Keep to the lines between the one holding "bpy.context.scene.collection.objects.link(empty)" and the one holding "return np.array(low) /", inclusive, and write them out exactly.

─── EXTRACTED RECORDS

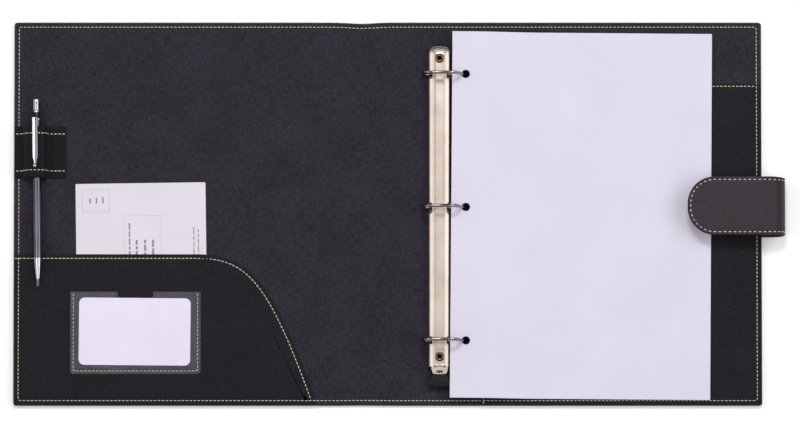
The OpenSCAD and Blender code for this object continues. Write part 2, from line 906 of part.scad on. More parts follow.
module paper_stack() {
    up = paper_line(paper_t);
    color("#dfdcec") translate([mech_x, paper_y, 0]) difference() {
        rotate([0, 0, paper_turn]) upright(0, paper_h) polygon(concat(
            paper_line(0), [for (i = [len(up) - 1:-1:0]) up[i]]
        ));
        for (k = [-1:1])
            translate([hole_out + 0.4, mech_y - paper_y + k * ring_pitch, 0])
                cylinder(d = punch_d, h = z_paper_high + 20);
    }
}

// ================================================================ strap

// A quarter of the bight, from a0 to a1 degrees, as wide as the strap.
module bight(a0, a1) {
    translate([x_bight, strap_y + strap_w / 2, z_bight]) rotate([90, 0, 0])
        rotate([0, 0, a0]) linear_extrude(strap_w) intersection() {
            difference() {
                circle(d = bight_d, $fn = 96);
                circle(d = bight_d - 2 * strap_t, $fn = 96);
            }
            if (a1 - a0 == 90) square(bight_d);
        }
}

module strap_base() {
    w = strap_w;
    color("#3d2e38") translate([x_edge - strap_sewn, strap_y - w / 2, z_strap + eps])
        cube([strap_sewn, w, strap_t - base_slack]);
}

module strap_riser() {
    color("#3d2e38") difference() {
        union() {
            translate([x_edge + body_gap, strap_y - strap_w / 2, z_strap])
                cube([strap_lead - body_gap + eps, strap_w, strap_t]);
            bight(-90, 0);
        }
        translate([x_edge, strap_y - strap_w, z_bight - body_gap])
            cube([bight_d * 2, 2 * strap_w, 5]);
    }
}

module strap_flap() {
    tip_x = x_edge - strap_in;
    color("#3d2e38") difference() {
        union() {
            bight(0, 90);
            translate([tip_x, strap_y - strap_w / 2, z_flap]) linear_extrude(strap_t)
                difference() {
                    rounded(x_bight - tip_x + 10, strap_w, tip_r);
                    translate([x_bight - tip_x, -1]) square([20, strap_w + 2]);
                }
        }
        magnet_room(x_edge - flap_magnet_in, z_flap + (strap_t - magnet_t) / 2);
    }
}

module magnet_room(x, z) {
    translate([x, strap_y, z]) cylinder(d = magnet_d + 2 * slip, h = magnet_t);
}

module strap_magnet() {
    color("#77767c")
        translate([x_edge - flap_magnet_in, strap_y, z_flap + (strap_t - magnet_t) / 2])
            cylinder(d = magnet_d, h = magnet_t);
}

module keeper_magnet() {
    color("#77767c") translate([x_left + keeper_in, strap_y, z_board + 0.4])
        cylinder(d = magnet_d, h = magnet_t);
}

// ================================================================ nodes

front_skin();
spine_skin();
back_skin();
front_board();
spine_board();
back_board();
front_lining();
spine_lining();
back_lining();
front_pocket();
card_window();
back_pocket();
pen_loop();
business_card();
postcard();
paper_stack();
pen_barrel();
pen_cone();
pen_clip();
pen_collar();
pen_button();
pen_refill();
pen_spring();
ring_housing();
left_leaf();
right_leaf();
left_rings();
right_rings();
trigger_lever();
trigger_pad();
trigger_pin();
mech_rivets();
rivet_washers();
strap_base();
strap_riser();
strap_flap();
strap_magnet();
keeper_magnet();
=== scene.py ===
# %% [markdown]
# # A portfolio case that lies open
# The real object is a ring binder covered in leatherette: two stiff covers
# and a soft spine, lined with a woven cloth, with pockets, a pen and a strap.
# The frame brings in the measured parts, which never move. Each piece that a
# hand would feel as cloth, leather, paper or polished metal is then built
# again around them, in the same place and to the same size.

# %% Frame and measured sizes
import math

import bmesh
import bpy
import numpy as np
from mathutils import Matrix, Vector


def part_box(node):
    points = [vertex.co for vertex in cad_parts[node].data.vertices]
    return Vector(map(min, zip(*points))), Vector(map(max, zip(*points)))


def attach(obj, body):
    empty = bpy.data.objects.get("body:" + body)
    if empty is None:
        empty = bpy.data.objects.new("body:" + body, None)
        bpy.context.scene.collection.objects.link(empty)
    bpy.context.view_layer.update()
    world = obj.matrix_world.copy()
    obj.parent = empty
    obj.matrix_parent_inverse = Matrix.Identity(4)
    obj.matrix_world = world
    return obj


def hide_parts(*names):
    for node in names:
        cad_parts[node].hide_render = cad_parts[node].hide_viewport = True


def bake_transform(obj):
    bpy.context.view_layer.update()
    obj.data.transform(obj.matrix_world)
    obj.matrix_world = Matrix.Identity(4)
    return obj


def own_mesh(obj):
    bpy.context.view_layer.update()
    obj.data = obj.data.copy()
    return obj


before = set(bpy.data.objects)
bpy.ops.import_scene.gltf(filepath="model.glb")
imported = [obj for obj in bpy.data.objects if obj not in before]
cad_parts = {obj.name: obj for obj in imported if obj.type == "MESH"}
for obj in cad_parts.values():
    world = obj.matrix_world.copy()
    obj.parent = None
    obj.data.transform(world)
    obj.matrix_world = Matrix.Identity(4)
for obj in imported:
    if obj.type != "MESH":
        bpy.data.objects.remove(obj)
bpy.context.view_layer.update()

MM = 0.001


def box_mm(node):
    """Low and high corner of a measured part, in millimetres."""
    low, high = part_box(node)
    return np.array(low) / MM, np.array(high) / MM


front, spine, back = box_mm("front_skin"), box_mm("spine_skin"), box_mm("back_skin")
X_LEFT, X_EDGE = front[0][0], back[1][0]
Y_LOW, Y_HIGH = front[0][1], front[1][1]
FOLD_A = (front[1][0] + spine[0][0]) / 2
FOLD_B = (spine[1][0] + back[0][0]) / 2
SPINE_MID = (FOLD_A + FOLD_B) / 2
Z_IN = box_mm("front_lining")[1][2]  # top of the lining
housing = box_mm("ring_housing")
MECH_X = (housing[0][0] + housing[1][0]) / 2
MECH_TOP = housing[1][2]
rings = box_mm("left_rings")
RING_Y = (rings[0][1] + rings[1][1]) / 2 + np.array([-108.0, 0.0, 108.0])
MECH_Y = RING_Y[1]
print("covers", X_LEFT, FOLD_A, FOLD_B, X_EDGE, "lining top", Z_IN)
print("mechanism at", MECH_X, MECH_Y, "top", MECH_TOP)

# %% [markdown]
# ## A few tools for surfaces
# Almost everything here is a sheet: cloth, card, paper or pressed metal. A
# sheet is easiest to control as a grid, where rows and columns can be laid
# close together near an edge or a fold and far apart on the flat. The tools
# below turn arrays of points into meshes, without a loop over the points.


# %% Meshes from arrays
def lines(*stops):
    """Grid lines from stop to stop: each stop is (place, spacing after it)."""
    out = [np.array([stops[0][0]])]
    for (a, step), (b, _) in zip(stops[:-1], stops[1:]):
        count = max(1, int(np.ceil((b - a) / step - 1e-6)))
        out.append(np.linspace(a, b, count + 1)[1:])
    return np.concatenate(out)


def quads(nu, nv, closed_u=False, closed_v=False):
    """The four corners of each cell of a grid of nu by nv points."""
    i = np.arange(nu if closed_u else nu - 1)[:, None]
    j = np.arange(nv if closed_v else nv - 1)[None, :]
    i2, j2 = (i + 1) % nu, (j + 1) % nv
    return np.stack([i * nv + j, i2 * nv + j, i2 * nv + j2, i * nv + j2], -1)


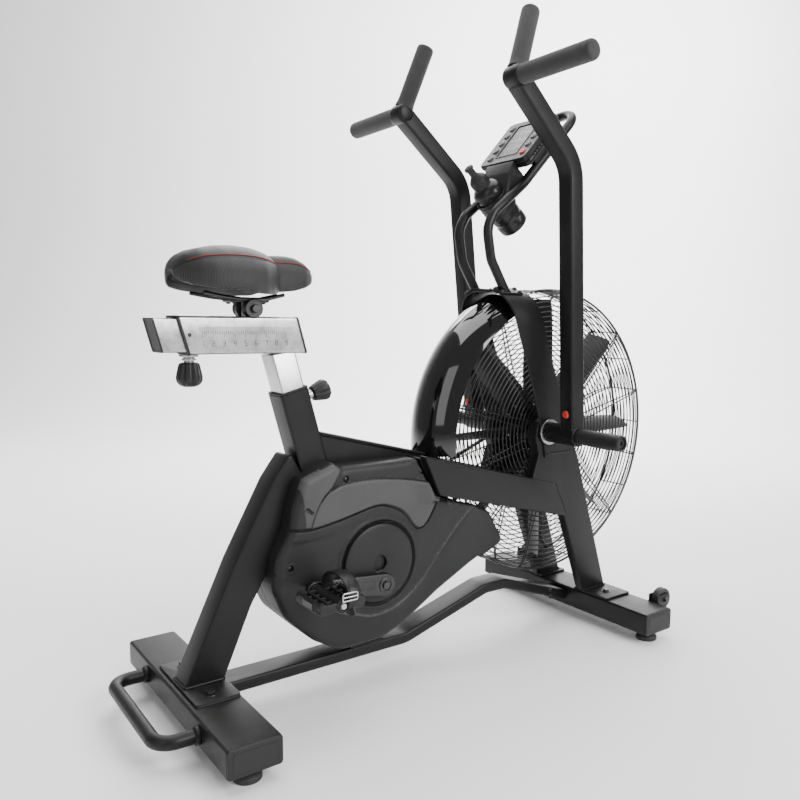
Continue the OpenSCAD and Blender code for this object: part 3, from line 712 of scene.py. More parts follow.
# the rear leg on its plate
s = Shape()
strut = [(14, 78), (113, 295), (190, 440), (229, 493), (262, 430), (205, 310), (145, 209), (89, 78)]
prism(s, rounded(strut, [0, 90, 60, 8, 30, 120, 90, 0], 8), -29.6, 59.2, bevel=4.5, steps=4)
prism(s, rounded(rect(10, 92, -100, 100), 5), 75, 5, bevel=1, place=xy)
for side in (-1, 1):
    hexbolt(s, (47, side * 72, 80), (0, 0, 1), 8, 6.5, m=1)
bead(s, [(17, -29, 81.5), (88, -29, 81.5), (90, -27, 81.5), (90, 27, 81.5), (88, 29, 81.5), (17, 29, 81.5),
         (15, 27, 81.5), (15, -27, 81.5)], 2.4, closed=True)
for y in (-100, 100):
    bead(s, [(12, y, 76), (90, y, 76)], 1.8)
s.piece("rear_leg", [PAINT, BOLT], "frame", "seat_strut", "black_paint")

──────
─── EXTRACTED RECORDS

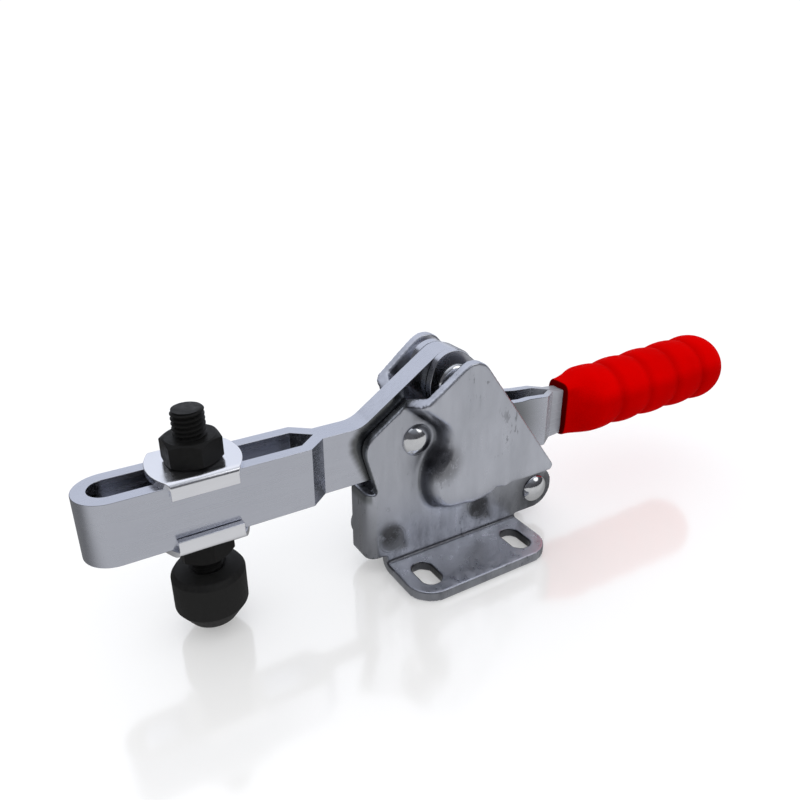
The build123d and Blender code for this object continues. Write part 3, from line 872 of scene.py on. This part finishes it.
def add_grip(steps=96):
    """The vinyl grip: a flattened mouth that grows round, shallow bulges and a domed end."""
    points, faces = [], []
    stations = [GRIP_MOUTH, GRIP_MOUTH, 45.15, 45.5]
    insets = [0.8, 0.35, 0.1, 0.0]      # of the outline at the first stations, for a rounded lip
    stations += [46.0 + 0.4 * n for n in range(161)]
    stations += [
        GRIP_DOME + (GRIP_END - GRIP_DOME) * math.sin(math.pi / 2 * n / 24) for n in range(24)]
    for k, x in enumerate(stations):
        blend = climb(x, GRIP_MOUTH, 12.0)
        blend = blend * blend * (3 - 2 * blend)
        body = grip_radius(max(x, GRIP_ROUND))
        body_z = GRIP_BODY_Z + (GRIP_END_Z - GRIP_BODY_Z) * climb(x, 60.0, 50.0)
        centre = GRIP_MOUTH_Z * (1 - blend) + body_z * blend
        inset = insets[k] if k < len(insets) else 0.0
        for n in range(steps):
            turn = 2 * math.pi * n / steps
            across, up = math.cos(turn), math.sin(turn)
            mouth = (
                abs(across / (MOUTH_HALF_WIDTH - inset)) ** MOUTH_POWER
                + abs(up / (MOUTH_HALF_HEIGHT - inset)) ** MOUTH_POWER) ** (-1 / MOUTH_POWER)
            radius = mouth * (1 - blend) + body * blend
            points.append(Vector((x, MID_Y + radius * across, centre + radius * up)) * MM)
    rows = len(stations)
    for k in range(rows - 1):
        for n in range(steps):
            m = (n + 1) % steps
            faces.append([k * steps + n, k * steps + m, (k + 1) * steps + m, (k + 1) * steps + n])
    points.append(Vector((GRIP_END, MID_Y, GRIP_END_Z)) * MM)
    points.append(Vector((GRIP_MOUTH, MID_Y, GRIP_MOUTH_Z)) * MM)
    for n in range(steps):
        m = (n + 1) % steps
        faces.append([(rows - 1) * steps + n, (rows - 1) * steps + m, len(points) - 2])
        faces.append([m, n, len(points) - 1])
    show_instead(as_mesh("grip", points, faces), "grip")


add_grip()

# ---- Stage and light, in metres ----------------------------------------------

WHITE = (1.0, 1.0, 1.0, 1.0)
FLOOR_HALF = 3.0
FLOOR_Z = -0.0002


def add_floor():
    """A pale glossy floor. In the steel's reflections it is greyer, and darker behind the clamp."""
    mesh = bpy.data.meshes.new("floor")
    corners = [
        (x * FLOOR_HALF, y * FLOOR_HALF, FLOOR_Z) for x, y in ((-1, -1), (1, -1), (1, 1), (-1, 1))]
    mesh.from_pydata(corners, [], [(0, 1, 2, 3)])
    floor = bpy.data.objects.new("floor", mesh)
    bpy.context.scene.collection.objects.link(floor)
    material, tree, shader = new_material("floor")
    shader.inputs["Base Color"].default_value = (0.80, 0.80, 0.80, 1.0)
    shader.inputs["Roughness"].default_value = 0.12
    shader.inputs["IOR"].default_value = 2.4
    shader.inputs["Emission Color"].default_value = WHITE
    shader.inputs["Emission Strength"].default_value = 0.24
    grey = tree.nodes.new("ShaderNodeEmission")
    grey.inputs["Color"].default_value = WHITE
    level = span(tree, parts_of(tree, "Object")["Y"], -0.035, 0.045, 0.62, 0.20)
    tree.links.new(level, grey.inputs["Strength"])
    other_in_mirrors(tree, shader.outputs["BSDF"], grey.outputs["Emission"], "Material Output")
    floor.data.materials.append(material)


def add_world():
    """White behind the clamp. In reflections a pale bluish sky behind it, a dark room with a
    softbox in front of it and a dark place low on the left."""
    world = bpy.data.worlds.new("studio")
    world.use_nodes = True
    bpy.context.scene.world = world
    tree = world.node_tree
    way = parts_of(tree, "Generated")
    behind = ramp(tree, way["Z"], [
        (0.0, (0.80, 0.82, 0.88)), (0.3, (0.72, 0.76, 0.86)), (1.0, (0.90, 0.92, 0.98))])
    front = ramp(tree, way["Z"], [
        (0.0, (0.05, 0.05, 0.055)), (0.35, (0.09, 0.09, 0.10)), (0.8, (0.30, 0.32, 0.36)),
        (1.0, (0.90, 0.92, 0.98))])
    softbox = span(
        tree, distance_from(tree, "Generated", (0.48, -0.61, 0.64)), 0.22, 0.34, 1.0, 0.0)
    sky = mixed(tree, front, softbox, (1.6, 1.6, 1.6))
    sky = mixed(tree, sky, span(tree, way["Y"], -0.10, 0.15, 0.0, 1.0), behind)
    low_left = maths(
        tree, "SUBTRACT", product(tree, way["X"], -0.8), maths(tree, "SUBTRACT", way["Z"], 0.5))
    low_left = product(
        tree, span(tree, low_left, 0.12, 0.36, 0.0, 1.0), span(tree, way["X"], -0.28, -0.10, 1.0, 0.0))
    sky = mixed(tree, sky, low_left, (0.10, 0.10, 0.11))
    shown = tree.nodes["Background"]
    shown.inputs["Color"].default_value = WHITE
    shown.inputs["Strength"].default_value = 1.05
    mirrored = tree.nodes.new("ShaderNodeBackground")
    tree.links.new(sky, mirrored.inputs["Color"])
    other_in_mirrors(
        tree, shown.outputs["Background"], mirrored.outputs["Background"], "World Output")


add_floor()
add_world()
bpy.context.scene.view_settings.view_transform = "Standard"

──────

#### [SOLUTION TO THIS EXERCISE]
        bpy.context.scene.collection.objects.link(empty)
    bpy.context.view_layer.update()
    world = obj.matrix_world.copy()
    obj.parent = empty
    obj.matrix_parent_inverse = Matrix.Identity(4)
    obj.matrix_world = world
    return obj


def hide_parts(*names):
    for node in names:
        cad_parts[node].hide_render = cad_parts[node].hide_viewport = True


def bake_transform(obj):
    bpy.context.view_layer.update()
    obj.data.transform(obj.matrix_world)
    obj.matrix_world = Matrix.Identity(4)
    return obj


def own_mesh(obj):
    bpy.context.view_layer.update()
    obj.data = obj.data.copy()
    return obj


before = set(bpy.data.objects)
bpy.ops.import_scene.gltf(filepath="model.glb")
imported = [obj for obj in bpy.data.objects if obj not in before]
cad_parts = {obj.name: obj for obj in imported if obj.type == "MESH"}
for obj in cad_parts.values():
    world = obj.matrix_world.copy()
    obj.parent = None
    obj.data.transform(world)
    obj.matrix_world = Matrix.Identity(4)
for obj in imported:
    if obj.type != "MESH":
        bpy.data.objects.remove(obj)
bpy.context.view_layer.update()

MM = 0.001


def box_mm(node):
    """Low and high corner of a measured part, in millimetres."""
    low, high = part_box(node)
    return np.array(low) / MM, np.array(high) / MM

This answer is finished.